● **Data items**
○ ○ ○ ○ ○
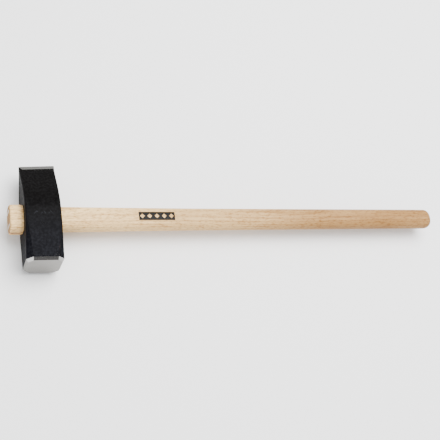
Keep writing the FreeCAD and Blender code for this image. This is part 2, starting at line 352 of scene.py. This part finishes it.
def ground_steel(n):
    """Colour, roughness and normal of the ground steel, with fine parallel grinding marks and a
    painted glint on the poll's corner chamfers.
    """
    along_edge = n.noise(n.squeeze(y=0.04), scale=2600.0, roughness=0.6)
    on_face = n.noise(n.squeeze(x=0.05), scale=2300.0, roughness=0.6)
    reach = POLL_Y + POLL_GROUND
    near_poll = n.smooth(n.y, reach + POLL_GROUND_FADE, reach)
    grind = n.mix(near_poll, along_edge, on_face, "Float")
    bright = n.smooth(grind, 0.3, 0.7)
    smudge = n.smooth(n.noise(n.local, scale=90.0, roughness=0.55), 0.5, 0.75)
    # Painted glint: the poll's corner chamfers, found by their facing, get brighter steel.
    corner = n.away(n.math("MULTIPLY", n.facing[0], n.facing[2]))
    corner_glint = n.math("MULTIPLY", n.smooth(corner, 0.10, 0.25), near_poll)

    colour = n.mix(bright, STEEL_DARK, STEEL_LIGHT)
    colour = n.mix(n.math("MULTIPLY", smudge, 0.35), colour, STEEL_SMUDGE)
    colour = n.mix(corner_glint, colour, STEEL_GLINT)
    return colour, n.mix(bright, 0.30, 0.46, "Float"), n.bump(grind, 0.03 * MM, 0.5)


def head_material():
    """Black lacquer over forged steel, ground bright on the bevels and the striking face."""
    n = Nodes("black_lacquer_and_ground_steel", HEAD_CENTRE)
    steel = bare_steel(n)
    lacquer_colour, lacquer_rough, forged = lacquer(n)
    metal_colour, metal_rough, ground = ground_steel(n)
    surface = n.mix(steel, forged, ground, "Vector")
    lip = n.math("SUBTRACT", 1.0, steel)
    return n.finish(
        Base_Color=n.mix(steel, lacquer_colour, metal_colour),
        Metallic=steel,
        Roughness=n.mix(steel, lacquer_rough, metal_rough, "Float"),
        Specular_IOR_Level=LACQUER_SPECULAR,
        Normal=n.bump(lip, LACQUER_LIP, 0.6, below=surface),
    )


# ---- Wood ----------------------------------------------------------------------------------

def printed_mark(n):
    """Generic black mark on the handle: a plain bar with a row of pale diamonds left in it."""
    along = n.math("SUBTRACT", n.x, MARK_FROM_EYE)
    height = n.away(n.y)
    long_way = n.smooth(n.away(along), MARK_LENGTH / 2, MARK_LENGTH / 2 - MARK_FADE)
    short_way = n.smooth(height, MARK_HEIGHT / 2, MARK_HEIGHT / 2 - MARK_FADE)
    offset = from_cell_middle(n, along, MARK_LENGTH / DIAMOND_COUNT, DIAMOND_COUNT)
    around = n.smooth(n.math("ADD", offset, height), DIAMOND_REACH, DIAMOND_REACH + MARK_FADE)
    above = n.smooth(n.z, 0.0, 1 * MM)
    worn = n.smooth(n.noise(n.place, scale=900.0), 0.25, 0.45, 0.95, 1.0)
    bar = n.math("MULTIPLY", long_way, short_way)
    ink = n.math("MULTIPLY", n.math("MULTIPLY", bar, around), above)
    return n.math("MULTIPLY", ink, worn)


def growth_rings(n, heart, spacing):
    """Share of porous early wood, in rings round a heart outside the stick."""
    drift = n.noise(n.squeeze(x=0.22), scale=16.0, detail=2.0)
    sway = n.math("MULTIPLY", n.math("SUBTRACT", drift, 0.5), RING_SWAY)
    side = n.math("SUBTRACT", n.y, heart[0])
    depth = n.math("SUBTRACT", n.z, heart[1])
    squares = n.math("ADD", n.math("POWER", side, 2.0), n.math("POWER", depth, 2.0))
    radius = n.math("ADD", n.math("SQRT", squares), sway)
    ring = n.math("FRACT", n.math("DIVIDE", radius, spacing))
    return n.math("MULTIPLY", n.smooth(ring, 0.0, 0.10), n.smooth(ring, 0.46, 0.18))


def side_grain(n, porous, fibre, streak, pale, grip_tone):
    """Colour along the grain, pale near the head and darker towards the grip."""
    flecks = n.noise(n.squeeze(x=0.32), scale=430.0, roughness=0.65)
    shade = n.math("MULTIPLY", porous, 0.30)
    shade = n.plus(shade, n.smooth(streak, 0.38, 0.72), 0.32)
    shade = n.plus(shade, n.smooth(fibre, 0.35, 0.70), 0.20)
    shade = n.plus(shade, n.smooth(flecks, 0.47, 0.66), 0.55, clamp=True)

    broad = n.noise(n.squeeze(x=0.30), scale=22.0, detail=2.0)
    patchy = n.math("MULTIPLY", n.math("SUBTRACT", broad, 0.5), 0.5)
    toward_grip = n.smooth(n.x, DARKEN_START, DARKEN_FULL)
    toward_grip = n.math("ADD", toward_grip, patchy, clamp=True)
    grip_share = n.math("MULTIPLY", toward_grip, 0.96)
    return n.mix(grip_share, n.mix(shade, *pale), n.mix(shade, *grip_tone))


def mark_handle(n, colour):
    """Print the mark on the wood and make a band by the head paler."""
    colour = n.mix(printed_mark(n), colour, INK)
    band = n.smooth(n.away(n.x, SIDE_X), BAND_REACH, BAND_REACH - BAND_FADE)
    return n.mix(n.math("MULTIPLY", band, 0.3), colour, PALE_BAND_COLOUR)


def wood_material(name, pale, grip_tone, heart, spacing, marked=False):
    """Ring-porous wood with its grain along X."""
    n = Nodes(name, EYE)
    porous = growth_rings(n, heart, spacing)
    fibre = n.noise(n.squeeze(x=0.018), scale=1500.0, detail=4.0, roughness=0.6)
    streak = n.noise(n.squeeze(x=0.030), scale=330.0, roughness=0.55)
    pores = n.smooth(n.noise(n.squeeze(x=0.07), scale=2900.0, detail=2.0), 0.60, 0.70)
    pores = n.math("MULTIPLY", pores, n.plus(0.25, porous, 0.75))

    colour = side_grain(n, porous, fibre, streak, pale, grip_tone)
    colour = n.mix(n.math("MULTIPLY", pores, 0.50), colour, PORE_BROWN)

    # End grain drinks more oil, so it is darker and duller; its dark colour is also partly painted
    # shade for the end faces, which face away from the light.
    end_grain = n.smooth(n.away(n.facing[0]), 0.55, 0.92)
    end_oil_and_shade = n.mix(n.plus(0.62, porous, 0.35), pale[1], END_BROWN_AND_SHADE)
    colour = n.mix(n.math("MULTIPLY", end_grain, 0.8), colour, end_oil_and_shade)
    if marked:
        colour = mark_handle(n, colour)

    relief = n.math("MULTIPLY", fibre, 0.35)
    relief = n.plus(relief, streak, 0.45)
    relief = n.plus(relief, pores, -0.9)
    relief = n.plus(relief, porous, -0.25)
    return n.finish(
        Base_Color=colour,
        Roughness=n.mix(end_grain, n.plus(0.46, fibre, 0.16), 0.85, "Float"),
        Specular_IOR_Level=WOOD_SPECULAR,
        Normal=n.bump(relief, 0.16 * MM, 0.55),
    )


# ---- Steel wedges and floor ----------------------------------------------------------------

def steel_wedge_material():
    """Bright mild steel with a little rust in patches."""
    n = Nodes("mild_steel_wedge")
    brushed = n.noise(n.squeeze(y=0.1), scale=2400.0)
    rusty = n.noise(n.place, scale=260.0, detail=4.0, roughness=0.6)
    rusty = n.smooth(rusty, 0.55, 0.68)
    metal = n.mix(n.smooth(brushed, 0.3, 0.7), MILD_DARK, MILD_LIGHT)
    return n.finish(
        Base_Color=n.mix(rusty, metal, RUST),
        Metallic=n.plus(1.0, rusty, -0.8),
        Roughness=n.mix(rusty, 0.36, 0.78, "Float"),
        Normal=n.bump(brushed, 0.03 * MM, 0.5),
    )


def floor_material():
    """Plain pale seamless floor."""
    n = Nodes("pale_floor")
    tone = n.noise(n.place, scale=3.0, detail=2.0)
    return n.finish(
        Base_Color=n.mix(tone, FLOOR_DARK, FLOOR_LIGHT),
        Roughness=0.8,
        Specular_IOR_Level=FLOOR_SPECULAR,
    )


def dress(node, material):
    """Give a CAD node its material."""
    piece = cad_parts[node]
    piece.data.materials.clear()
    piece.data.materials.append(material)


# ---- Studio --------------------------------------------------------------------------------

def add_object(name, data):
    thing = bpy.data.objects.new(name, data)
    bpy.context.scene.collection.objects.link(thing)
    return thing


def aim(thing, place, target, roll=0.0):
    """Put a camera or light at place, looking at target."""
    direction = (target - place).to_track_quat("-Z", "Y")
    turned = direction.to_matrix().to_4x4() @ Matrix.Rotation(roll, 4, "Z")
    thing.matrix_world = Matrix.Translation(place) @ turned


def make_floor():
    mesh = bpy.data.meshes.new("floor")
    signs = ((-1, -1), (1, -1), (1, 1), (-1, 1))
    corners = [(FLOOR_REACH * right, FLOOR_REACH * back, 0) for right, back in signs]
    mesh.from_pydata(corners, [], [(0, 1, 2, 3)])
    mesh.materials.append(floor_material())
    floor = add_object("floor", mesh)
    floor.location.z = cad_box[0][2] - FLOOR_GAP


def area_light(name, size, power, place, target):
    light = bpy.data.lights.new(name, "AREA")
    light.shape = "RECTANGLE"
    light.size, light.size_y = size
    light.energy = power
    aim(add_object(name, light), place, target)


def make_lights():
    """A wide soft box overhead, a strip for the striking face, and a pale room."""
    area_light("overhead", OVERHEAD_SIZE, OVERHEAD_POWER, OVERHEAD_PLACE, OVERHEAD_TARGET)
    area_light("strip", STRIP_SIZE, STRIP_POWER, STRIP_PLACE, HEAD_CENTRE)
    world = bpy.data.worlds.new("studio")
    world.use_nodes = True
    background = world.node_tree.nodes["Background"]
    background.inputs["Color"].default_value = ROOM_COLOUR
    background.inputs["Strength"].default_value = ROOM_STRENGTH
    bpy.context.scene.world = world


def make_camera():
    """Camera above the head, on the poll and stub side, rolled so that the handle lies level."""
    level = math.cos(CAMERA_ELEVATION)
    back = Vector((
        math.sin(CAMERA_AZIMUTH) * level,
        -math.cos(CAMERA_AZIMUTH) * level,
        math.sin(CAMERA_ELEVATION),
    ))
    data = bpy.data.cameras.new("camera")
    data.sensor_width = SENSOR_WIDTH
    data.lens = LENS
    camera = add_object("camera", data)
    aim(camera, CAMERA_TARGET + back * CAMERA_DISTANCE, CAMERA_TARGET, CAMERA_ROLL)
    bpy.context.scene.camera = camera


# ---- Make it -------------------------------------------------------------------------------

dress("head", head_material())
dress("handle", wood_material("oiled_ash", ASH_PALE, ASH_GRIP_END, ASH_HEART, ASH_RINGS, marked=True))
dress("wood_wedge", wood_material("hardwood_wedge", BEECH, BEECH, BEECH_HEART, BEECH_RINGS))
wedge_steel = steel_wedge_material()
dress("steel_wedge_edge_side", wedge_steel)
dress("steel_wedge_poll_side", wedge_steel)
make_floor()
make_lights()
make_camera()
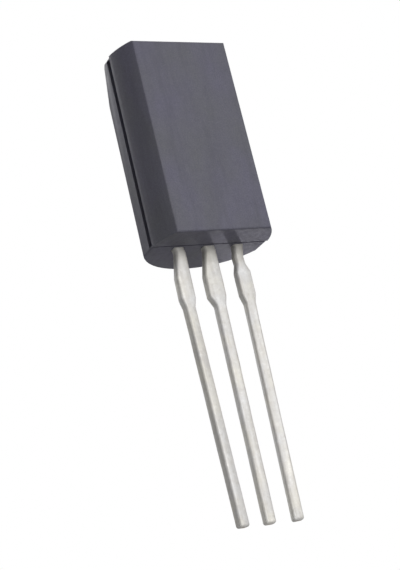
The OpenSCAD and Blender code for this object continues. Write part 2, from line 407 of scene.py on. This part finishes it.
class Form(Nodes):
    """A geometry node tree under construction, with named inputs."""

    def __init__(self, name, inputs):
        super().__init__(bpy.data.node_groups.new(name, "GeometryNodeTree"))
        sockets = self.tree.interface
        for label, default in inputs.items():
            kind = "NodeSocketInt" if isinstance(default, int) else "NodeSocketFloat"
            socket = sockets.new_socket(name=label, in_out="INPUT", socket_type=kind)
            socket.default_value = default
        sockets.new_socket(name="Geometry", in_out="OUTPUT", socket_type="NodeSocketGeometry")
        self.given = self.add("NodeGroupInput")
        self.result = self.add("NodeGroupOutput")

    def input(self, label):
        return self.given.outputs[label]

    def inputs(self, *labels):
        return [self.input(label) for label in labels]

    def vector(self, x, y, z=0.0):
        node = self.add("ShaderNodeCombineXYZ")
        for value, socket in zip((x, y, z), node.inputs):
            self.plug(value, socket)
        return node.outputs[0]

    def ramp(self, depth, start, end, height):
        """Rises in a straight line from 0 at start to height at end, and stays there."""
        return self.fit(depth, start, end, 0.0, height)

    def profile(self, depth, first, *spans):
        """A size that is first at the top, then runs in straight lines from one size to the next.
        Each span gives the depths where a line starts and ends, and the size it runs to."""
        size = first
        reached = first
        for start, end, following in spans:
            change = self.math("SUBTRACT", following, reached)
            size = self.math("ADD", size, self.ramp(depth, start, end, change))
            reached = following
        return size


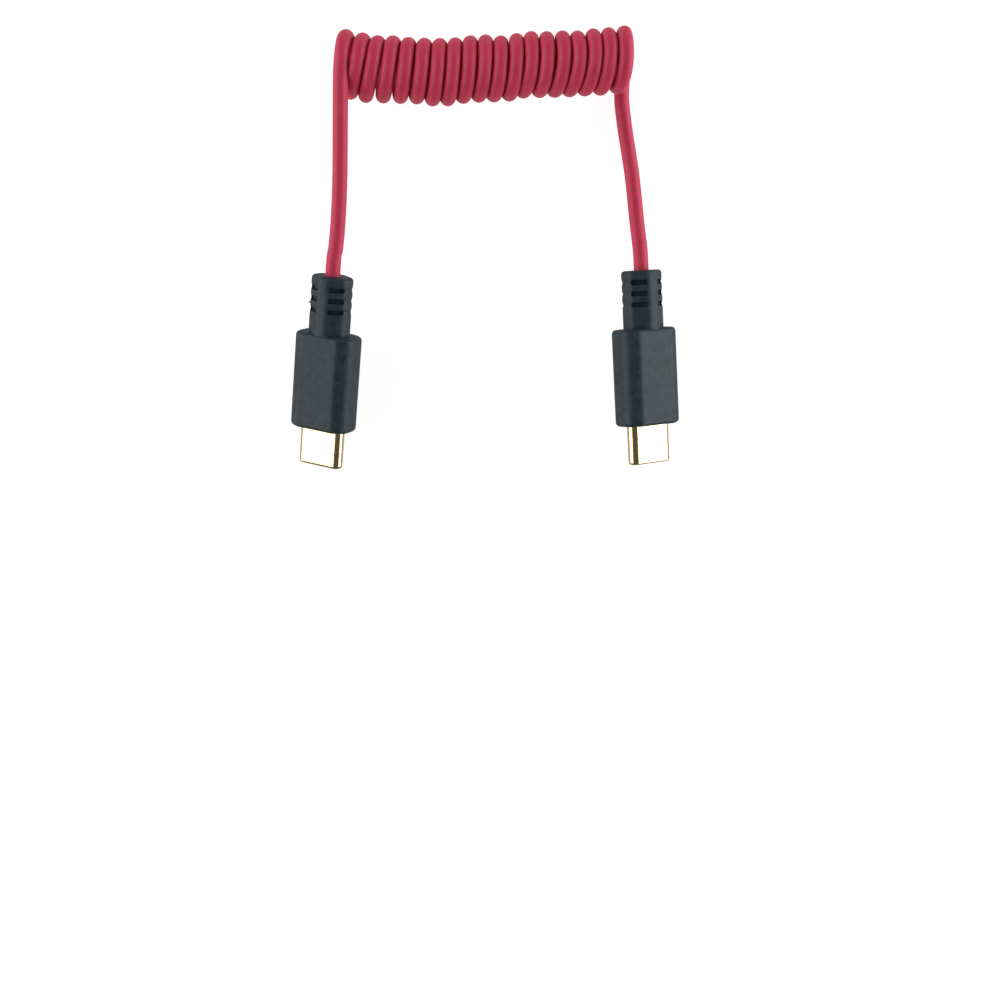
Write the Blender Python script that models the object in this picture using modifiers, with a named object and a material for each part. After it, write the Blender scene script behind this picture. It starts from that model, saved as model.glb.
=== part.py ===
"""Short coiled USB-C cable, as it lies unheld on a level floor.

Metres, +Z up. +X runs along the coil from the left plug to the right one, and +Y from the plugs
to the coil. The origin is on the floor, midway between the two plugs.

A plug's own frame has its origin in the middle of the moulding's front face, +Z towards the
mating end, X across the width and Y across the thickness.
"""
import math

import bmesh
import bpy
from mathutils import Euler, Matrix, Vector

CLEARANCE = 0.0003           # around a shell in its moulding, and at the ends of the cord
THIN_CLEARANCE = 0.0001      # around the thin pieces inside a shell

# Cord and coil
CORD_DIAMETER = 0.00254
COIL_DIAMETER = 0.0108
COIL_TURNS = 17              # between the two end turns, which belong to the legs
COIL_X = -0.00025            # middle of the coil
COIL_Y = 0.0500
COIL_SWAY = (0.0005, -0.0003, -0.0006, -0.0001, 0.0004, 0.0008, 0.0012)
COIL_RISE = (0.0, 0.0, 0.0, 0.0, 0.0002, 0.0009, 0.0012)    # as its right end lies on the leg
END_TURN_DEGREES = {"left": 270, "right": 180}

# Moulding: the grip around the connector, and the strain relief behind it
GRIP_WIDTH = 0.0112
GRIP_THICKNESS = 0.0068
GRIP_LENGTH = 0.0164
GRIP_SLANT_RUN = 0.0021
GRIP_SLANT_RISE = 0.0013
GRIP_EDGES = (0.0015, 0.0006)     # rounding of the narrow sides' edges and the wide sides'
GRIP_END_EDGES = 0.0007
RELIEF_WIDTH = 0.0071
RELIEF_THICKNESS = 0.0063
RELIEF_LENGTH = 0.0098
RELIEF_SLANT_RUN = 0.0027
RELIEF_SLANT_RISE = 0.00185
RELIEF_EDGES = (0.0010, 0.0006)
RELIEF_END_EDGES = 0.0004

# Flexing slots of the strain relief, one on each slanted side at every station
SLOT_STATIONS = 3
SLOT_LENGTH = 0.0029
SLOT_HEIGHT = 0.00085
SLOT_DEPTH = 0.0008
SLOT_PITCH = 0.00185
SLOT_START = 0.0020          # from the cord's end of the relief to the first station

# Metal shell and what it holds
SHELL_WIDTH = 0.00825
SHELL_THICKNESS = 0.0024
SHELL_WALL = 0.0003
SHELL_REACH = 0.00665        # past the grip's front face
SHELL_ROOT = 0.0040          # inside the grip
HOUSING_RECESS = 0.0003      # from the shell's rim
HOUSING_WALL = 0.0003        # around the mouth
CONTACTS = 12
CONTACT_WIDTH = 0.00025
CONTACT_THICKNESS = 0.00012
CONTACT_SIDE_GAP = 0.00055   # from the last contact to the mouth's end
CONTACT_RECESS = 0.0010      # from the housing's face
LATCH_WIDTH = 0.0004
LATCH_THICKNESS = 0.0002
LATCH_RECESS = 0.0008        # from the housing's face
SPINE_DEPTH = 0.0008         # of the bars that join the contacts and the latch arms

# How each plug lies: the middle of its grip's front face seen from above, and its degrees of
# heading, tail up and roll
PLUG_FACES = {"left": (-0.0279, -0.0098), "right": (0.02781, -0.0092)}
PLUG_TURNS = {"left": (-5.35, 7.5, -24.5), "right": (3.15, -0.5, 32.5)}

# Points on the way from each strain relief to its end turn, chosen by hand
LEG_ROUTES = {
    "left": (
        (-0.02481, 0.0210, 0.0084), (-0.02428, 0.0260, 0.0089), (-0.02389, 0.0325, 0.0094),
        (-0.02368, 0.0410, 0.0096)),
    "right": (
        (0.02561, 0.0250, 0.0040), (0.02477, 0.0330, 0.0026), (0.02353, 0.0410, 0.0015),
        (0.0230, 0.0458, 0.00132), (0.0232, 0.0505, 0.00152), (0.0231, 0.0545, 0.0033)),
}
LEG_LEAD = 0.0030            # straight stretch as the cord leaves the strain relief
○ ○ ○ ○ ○
● **Problem details**
Retype, exactly and in full, the lines above from the one containing "Write the Blender Python" through the one containing "RELIEF_END_EDGES = 0.0004".

● **Answer**
Write the Blender Python script that models the object in this picture using modifiers, with a named object and a material for each part. After it, write the Blender scene script behind this picture. It starts from that model, saved as model.glb.
=== part.py ===
"""Short coiled USB-C cable, as it lies unheld on a level floor.

Metres, +Z up. +X runs along the coil from the left plug to the right one, and +Y from the plugs
to the coil. The origin is on the floor, midway between the two plugs.

A plug's own frame has its origin in the middle of the moulding's front face, +Z towards the
mating end, X across the width and Y across the thickness.
"""
import math

import bmesh
import bpy
from mathutils import Euler, Matrix, Vector

CLEARANCE = 0.0003           # around a shell in its moulding, and at the ends of the cord
THIN_CLEARANCE = 0.0001      # around the thin pieces inside a shell

# Cord and coil
CORD_DIAMETER = 0.00254
COIL_DIAMETER = 0.0108
COIL_TURNS = 17              # between the two end turns, which belong to the legs
COIL_X = -0.00025            # middle of the coil
COIL_Y = 0.0500
COIL_SWAY = (0.0005, -0.0003, -0.0006, -0.0001, 0.0004, 0.0008, 0.0012)
COIL_RISE = (0.0, 0.0, 0.0, 0.0, 0.0002, 0.0009, 0.0012)    # as its right end lies on the leg
END_TURN_DEGREES = {"left": 270, "right": 180}

# Moulding: the grip around the connector, and the strain relief behind it
GRIP_WIDTH = 0.0112
GRIP_THICKNESS = 0.0068
GRIP_LENGTH = 0.0164
GRIP_SLANT_RUN = 0.0021
GRIP_SLANT_RISE = 0.0013
GRIP_EDGES = (0.0015, 0.0006)     # rounding of the narrow sides' edges and the wide sides'
GRIP_END_EDGES = 0.0007
RELIEF_WIDTH = 0.0071
RELIEF_THICKNESS = 0.0063
RELIEF_LENGTH = 0.0098
RELIEF_SLANT_RUN = 0.0027
RELIEF_SLANT_RISE = 0.00185
RELIEF_EDGES = (0.0010, 0.0006)
RELIEF_END_EDGES = 0.0004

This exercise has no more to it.